Valeriu Codreanu (SURFSara) - Design and Performance Evaluation of a Commodity GPU Cluster for HPC and Deep Learning Workloads
The LISA GPU cluster is a heterogeneous system mixing Pascal and Volta-grade GPU accelerators, that was motivated by the increased computational requirements of modern workloads such as deep learning. I will start with presenting some of the design decisions for the various cluster components (e.g. CPUs, GPUs, networking, storage) that aim to support this fast growing deep learning community, but will also look beyond it, towards other communities using non-FP64 GPU computing. We will showcase a variety of software packages that can be efficiently used on top of this infrastructure, and the ways in which Dutch research and education are supported by it. I will present single/multi-node performance evaluation and best practices for scaling several deep learning frameworks (e.g. TensorFlow, PyTorch, MXNet) and HPC workloads (e.g. GROMACS). Finally, I will share some of the successful applications already benefitting from this new infrastructure, and conclude with the lessons learnt through the design and management process.

Henk Dreuning (University of Amsterdam) - A Beginner's Guide to Estimating and Improving Performance Portability
Given the increasing diversity of multi- and many-core processors, portability is a desirable feature of applications designed and implemented for such platforms. Portability is unanimously seen as a productivity enabler, but it is also considered a major performance blocker. Thus, performance portability has emerged as the property of an application to preserve similar form and similar performance on a set of platforms; a first metric, based on extensive evaluation, has been proposed to quantify performance portability for a given application on a set of given platforms. In this work, we explore the challenges and limitations of this performance portability metric (PPM) on two levels. We first use 5 OpenACC applications and 3 platforms, and we demonstrate how to compute and interpret PPM in this context. Our results indicate specific challenges in parameter selection and results interpretation. Second, we use controlled experiments to assess the impact of platform-specific optimizations on both performance and performance portability. Our results illustrate, for our 5 OpenACC applications, a clear tension between performance improvement and performance portability improvement.

Pieter Hijma (VU University Amsterdam) - Optimization Effectiveness: A Case-Study in Relating Performance to Programming Effort
Given the ever increasing complexity of our computing hardware, it becomes more difficult to achieve high performance and to apply optimizations effectively. In this paper we propose a novel quantitative measure for the effectiveness of optimizations. We have implemented an interesting real-world application in the forensics domain and applied several optimizations to make best use of our heterogeneous many-core cluster. We analyze the programming effort for these optimizations qualitatively and quantitatively and relate it to the achieved performance to come to a measure of effectiveness for optimizations. We introduce measures for programming effort and effectiveness of optimizations, we propose a structured approach for optimizing applications, and give a detailed explanation of our optimizations that lead to high performance and excellent scalability for our use case.

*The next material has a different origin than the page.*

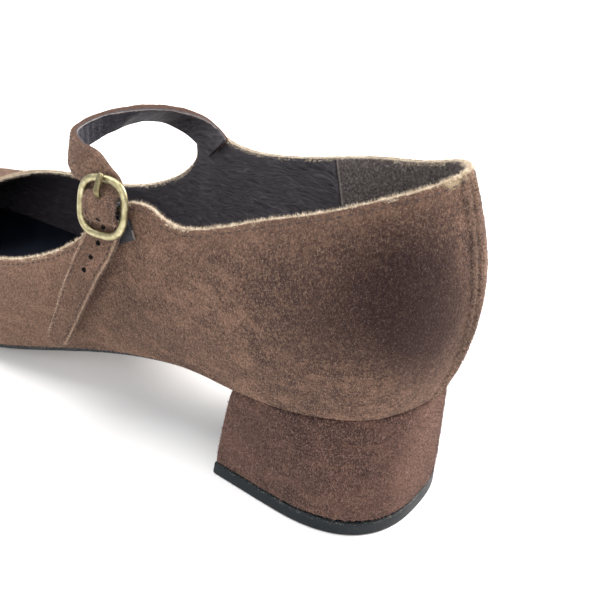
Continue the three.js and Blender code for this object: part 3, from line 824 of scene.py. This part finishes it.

Sagar Dolas (SURFSara) - Exploring the Potential of the ROCm Software Stack for High Performance Computing and Deep Learning on AMD GPUs
ROCm (Radeon Open GPU Computing) is one of the first open source platforms for GPU computing making heavy use of heterogeneous system architecture, and is programming language independent. This is a much anticipated effort to accelerate open source software development for GPU computing. In these exciting times of high performance computing and deep learning this effort can prove to be disruptive and innovative in its own way. ROCm initiative has motivated community wide development of various essential software packages to accelerate scientific software development and present competitive alternatives. In this talk, I will present some of most profound features of the ROCm software stack, its challenges, and will showcase performance of matrix multiplication kernels and of training deep neural networks such as ResNet-50 on MI25 GPU-accelerated AMD EPYC systems using Tensorflow. We will also see how using an open source assembly level kernel library (Tensile) for general matrix multiplication can get us closer to metal and increase performance.

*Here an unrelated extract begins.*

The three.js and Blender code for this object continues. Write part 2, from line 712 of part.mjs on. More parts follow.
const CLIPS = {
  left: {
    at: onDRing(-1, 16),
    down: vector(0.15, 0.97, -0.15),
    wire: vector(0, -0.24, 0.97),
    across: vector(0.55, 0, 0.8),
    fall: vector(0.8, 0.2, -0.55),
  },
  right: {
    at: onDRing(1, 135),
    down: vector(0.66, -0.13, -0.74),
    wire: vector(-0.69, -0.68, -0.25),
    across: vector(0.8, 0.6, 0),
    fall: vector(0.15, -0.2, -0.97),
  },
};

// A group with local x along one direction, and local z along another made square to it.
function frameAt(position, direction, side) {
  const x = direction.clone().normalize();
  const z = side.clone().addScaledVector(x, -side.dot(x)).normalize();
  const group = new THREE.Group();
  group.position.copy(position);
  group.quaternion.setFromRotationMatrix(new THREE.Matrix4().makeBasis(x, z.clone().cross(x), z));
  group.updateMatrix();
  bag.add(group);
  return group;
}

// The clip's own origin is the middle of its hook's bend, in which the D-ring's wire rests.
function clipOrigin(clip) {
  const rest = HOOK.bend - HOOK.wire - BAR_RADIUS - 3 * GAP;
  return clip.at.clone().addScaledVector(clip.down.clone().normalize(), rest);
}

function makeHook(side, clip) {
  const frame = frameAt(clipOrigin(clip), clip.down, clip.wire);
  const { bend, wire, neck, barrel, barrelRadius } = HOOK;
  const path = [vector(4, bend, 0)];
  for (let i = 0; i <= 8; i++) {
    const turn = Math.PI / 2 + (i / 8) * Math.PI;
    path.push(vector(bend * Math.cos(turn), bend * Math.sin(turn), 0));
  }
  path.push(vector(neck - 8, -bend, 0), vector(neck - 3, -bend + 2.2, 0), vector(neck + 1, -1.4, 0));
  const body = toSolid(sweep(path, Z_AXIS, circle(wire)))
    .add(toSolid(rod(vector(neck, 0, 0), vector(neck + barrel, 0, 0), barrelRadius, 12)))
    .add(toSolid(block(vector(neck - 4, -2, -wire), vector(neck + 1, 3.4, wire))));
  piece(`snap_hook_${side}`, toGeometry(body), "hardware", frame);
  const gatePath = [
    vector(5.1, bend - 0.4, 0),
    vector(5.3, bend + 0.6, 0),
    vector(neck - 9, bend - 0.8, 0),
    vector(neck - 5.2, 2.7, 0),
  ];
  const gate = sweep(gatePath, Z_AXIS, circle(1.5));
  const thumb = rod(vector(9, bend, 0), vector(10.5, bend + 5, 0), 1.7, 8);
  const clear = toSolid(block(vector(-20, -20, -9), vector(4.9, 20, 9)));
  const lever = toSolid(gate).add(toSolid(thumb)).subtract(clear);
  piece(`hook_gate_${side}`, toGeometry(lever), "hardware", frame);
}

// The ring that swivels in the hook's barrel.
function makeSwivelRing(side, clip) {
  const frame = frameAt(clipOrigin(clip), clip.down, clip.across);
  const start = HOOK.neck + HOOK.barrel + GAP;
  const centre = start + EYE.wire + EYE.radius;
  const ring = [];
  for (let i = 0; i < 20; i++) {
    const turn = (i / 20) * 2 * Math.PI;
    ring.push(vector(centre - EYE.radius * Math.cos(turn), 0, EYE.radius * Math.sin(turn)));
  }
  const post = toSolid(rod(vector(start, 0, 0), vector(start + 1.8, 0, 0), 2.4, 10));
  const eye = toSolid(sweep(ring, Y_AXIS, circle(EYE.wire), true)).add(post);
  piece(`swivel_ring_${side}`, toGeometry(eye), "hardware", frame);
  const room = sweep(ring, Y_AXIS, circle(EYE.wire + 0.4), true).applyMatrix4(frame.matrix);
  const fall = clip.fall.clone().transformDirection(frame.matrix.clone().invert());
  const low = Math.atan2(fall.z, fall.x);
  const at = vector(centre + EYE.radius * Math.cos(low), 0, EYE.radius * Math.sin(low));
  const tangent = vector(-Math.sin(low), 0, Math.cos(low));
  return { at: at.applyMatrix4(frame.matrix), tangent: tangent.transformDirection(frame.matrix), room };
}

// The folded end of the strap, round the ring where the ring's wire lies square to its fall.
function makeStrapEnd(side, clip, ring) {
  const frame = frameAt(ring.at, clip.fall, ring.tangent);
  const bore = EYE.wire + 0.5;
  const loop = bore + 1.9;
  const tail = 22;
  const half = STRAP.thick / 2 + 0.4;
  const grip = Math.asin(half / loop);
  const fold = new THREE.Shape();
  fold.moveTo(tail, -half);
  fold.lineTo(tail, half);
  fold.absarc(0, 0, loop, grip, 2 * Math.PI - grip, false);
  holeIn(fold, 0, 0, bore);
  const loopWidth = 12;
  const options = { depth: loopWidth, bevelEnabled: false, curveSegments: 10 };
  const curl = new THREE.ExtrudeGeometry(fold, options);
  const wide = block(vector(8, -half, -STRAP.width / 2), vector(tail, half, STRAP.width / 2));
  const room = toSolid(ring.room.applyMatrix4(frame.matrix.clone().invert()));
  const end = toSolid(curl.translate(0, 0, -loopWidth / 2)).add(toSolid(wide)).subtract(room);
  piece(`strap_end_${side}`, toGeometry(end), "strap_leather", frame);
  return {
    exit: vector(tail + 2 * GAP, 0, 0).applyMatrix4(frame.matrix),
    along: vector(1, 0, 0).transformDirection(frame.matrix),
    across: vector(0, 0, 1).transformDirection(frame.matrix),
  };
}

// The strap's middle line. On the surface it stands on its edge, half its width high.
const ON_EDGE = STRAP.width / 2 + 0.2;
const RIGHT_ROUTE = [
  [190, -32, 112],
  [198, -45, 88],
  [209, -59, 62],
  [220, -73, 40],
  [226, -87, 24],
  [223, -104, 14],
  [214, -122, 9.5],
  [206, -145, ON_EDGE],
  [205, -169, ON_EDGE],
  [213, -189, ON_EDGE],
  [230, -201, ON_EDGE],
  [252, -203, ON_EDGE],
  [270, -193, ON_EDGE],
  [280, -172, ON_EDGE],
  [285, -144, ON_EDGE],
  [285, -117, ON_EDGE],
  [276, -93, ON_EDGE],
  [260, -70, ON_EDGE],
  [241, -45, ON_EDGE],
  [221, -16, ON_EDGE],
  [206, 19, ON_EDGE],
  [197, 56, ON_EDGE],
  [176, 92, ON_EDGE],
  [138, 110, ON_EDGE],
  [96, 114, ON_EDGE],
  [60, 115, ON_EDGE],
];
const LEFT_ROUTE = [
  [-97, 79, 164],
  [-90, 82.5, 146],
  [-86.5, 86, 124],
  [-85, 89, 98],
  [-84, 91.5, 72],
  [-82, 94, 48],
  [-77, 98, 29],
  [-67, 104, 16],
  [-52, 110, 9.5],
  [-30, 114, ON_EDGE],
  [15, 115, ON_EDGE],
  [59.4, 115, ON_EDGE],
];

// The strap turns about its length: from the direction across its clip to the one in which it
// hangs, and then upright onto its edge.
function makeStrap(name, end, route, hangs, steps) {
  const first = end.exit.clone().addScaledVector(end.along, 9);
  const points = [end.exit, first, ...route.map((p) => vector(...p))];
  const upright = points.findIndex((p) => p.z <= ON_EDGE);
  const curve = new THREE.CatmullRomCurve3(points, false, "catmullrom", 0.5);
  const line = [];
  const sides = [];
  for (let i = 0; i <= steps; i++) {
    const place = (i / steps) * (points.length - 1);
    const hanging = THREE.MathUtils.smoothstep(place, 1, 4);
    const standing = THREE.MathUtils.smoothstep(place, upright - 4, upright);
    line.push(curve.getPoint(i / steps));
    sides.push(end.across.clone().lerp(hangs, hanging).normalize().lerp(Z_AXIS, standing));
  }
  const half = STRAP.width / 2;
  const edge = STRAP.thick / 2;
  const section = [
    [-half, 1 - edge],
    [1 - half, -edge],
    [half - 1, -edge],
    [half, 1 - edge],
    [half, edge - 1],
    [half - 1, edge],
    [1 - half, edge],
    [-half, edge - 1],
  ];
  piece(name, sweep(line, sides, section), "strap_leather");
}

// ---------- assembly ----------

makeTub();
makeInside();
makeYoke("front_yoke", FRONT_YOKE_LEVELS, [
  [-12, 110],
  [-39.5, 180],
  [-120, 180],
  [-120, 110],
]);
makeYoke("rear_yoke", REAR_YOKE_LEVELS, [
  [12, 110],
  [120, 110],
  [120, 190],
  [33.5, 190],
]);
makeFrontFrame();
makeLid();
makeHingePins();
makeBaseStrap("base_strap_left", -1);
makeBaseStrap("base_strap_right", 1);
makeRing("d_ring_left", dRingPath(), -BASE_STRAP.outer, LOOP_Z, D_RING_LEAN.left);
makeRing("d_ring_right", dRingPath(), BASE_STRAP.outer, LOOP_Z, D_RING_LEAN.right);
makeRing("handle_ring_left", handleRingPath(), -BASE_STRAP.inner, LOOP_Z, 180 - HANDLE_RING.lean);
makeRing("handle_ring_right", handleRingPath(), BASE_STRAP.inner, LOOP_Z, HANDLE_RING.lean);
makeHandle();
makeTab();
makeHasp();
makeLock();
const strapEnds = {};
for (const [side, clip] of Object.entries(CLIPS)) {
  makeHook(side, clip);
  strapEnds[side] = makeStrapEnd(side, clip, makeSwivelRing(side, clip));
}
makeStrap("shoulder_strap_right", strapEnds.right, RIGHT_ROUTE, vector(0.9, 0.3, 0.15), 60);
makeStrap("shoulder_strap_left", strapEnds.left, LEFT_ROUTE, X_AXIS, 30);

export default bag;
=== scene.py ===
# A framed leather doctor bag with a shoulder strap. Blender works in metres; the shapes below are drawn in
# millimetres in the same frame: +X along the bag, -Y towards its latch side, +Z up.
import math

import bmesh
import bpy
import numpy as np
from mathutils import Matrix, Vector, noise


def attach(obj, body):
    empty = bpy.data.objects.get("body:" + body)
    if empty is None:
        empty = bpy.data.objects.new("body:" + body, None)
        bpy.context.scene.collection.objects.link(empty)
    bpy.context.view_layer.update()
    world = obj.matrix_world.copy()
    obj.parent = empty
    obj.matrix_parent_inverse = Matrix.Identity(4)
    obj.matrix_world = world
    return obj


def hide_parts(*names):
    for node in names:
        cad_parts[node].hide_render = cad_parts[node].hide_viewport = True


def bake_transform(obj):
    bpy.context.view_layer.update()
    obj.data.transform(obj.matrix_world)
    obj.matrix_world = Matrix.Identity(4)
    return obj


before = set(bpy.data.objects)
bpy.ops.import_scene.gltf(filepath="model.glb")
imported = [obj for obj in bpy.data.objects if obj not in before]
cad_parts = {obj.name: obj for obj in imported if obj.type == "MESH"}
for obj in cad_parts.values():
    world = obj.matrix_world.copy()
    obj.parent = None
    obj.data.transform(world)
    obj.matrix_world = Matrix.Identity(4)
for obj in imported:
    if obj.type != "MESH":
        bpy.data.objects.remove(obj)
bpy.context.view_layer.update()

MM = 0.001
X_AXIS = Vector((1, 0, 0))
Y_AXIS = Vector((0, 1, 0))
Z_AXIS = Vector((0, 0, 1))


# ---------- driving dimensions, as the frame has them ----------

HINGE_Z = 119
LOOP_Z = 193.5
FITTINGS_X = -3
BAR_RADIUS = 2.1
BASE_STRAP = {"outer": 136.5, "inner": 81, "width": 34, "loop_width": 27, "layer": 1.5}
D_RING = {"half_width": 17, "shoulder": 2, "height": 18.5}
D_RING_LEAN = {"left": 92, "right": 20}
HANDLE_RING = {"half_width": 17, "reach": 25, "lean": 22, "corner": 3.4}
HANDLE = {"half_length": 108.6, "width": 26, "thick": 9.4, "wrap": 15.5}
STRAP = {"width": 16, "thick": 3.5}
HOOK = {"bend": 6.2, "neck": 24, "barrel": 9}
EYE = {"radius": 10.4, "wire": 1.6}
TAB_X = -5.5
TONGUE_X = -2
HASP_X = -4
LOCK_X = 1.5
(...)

Maxwell Cai (Leiden University) - GPU-accelerated Research in Astrophysics
In modern astronomy and astrophysical research, one of the outstanding problem is the big data challenge. Huge amount of data are being generated continuously from big telescopes and HPC systems. Fortunately, many calculations can be parallelized on the GPU. In this presentation, I would like to highlight several increasingly important applications of GPU computing in astrophysical research, including large-scale N-body simulations, high-performance data processing pipelines, and deep learning.

Ehsan Sharifi Esfahani (University of Amsterdam) - A survey on Energy Efficiency in GPUs
The high energy consumption of Graphic Processing Units (GPUs) in high performance computing environments is a critical issue nowadays. It has a negative impact on the environment while at the same time increasing the operational costs and decreasing the potential of designing of the future exascale machines. These fosters the development of more energy-efficient parallel programs. In this literature study, we investigated the motivations and related challenges of green computing in GPUs. Then, we surveyed GPUs power breakdown, the metrics used for evaluating energy-efficiency in this environment, and different related energy models. We also summarized the proposed solutions of green-computing in GPUs and classified them according to our suggestion taxonomies and classifications.

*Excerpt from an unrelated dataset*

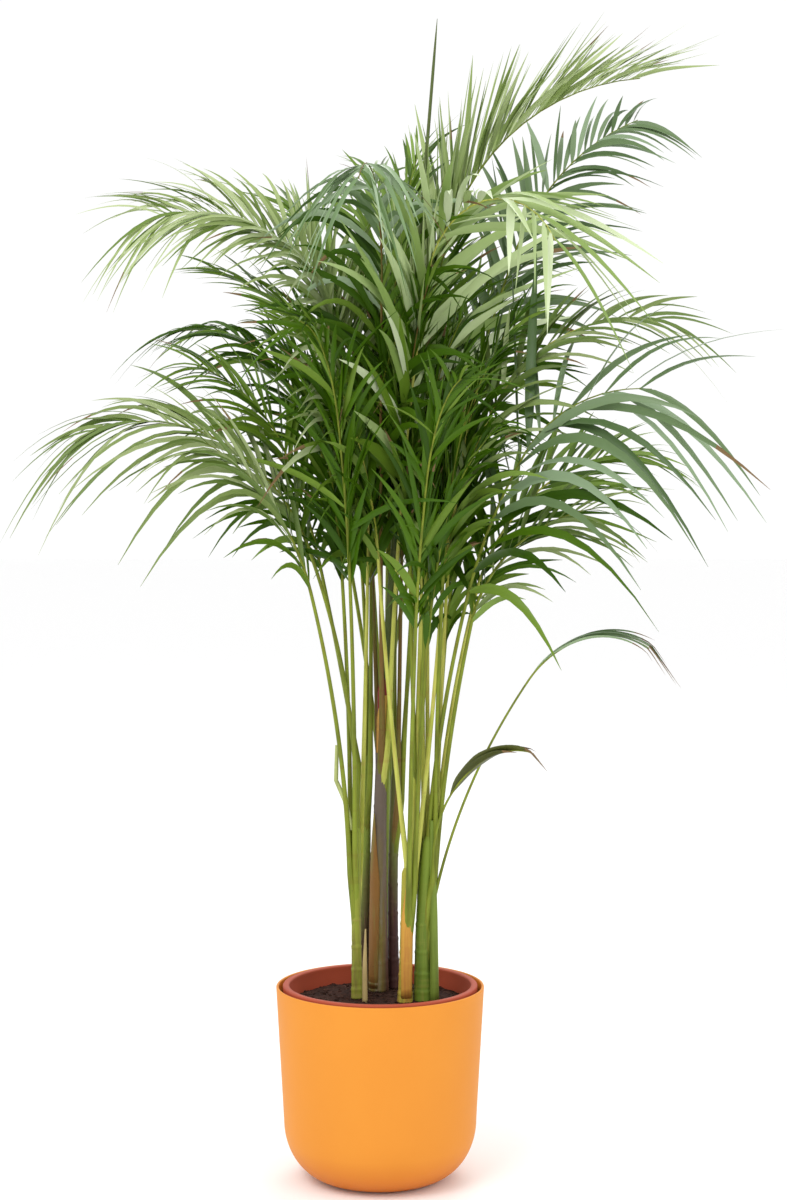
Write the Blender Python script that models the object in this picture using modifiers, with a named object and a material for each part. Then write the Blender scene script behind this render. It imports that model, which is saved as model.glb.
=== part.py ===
# Potted areca palm: a clump of seven canes in a nursery pot, which stands in a cover pot.
# Metres, +Z up. The origin is the middle of the cover pot's flat underside, +X is to the right and
# -Y is the side that faces the viewer.
from collections import namedtuple

import bpy
import numpy as np
from mathutils import kdtree

PART = "potted_areca_palm"
GAP = 0.0004  # left between pieces that touch
MERGE = 0.00005  # a turned profile's ends on the axis become one point within this

# Cover pot
POT_HEIGHT = 0.215
POT_RIM_RADIUS = 0.1153
POT_WAIST_RADIUS = 0.1070  # where the straight side meets the rounded foot
POT_WAIST_HEIGHT = 0.065
POT_FOOT_RADIUS = 0.0540  # flat underside
POT_WALL = 0.0030
POT_FLOOR = 0.0050
LIP_ROUND = 0.0012

# Nursery pot inside it
NURSERY_TOP = 0.2165
NURSERY_BOTTOM = 0.0240
NURSERY_RIM_RADIUS = 0.1080
NURSERY_RIM_HEIGHT = 0.0120
NURSERY_TOP_RADIUS = 0.1010  # wall just under the rim band
NURSERY_BOTTOM_RADIUS = 0.0700
NURSERY_WALL = 0.0020
NURSERY_RIM_WALL = 0.0075  # the rolled rim is this wide

# Soil
SOIL_TOP = 0.200  # flat middle, where the canes stand
SOIL_EDGE = 0.1965
SOIL_FLAT_RADIUS = 0.0880
ROUND_SEGMENTS = 44
CORNER_STEPS = 6

# Canes: foot (x, y) on the soil, top (x, y, z), radii, and how far the middle bows sideways
Cane = namedtuple("Cane", "foot top foot_radius top_radius bow")
CANES = {
    "left": Cane((-0.0255, 0.000), (-0.0255, 0.004, 0.395), 0.0058, 0.0045, -0.001),
    "back_left": Cane((-0.0195, 0.052), (-0.0155, 0.040, 0.475), 0.0062, 0.0048, 0.001),
    "main": Cane((-0.0020, 0.040), (0.0045, 0.030, 0.555), 0.0105, 0.0048, -0.002),
    "dark": Cane((0.0150, 0.052), (0.0175, 0.047, 0.455), 0.0062, 0.0050, -0.002),
    "yellow": Cane((0.0275, -0.018), (0.0295, -0.018, 0.352), 0.0075, 0.0055, 0.000),
    "green": Cane((0.0475, -0.010), (0.0535, -0.008, 0.385), 0.0095, 0.0060, -0.003),
    "back": Cane((0.0010, 0.078), (0.0050, 0.080, 0.480), 0.0070, 0.0050, 0.002),
}
CANE_POINTS = 6
CANE_FLARE = 0.0012  # a cane's foot is this much wider, over its lowest part
FLARE_POWER = 8
ROUND_LIMB = 2  # bevel resolution of a limb
THIN_LIMB = 1

# Fronds. heading: 0 is right and 90 away from the viewer. height: where the petiole leaves the cane.
# leans: degrees from upright at the petiole's foot and neck, and at half and the end of the blade.
# sweep: degrees between leaflet and rachis at the neck. reach: longest leaflet. lift: rise of the
# leaflets out of the blade's plane. roll: turn of the blade about its rachis, which raises its far
# side. droop: how far the leaflets' tips hang.
# The fronds that show most come first, because a blade gives way to those made before it.
Frond = namedtuple("Frond", "cane heading height petiole blade leans sweep reach lift roll droop")
FRONDS = {
    "top_right": Frond("dark", 350, 0.456, 0.330, 0.55, (-2, 5, 18, 88), 42, 0.21, 25, 18, 0.05),
    "top_left": Frond("back_left", 190, 0.476, 0.200, 0.52, (-1, 4, 9, 104), 45, 0.20, 15, 40, 0.35),
    "wide_right": Frond("green", 345, 0.386, 0.265, 0.33, (5, 14, 30, 96), 58, 0.24, 5, 50, 0.50),
    "far_left": Frond("left", 180, 0.396, 0.310, 0.30, (0, 20, 58, 112), 48, 0.20, 0, 30, 0.65),
    "front_top": Frond("main", 262, 0.520, 0.245, 0.47, (4, 0, -4, 130), 50, 0.20, -35, 0, 0.60),
    "front_right": Frond("main", 318, 0.510, 0.260, 0.46, (3, 6, 12, 152), 50, 0.20, -15, 0, 0.50),
    "back_right": Frond("back", 25, 0.481, 0.320, 0.50, (4, 22, 20, 68), 55, 0.17, 0, 45, 0.30),
    "mid_right": Frond("yellow", 10, 0.345, 0.315, 0.43, (7, 4, 30, 98), 50, 0.18, 5, 45, 0.45),
    "low_left": Frond("left", 208, 0.355, 0.300, 0.21, (3, 15, 36, 62), 42, 0.18, 0, 45, 0.45),
    "right": Frond("green", 28, 0.380, 0.270, 0.29, (5, 16, 54, 92), 48, 0.165, 5, 40, 0.30),
    "mid_left": Frond("back_left", 172, 0.455, 0.220, 0.28, (10, 12, 22, 68), 45, 0.18, 5, 35, 0.35),
    "upper_left": Frond("yellow", 168, 0.353, 0.330, 0.39, (7, 4, 21, 72), 38, 0.16, 5, 25, 0.20),
    "low_right": Frond("green", 356, 0.335, 0.285, 0.20, (4, 12, 48, 82), 50, 0.17, 0, 40, 0.35),
    "crown_left": Frond("main", 125, 0.500, 0.215, 0.43, (3, 5, 14, 62), 44, 0.19, 5, 10, 0.15),
    "front_left": Frond("left", 256, 0.383, 0.275, 0.37, (0, 8, 22, 90), 40, 0.17, 5, 20, 0.45),
    "front_low": Frond("yellow", 285, 0.340, 0.270, 0.34, (3, 8, 22, 80), 32, 0.14, 10, 0, 0.40),
    "back_top": Frond("dark", 100, 0.440, 0.300, 0.44, (0, 3, 8, 60), 42, 0.18, 5, 0, 0.20),
    "back_low": Frond("back", 105, 0.440, 0.220, 0.36, (8, 15, 35, 110), 45, 0.18, 10, 0, 0.50),
    "back_left_low": Frond("back", 150, 0.465, 0.230, 0.38, (8, 12, 30, 95), 45, 0.18, 10, 15, 0.45),
    "back_mid": Frond("back", 58, 0.450, 0.290, 0.44, (3, 6, 16, 75), 42, 0.19, 10, 10, 0.25),
    "right_back": Frond("dark", 45, 0.425, 0.275, 0.42, (4, 10, 20, 75), 42, 0.17, 10, 15, 0.25),
    "young_right": Frond("green", 350, 0.310, 0.270, 0.15, (12, 34, 71, 124), 20, 0.06, 5, 30, 0.30),
    "young_low": Frond("green", 318, 0.350, 0.085, 0.13, (-2, 36, 60, 96), 20, 0.04, 0, 20, 0.20),
}
FACING = -0.1  # a frond that heads further left than this rolls the other way
STEPS = 24  # steps along a petiole, and along a blade, in which its path is worked out
PETIOLE_POINTS = 6
PETIOLE_FOOT_RADIUS = 0.0032
PETIOLE_NECK_RADIUS = 0.0022
YOUNG_PETIOLE_SHARE = 0.6  # the two young leaves have thinner stalks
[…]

Merijn Verstraaten (Netherlands eScience Center) - Mix-and-Match: A Model-driven Runtime Optimisation Strategy for BFS on GPUs
The performance of graph algorithms is heavily dependent on the algorithm, execution platform, and structure of the input graph. This variability remains difficult to predict and hinders the choice of the right algorithm for a given problem. We show the results of a case study on breadth-first search (BFS) on GPUs. We demonstrate the severity of this variability by comparing 5 implementation strategies for GPU-enabled BFS, and showing how selecting one single algorithm for the entire traversal can significantly limit performance. We propose to mix-and-match different algorithms at runtime, to compose the best performing BFS traversal. Our approach is based on two novel elements: a predictive model, based on a decision tree, which is able to dynamically select the best performing algorithm for each BFS level, and a quick context switch between algorithms, which limits the overhead of the combined BFS. We demonstrate empirically that our dynamic switching BFS outperforms our non-switching implementations by 2x and existing state-of-the-art GPU BFS implementations by 3x. We conclude that mix-and-match BFS is a competitive approach for performing fast graph traversal, while being easily extended to include more BFS implementations and easily adaptable to other types of processors or specific types of graphs.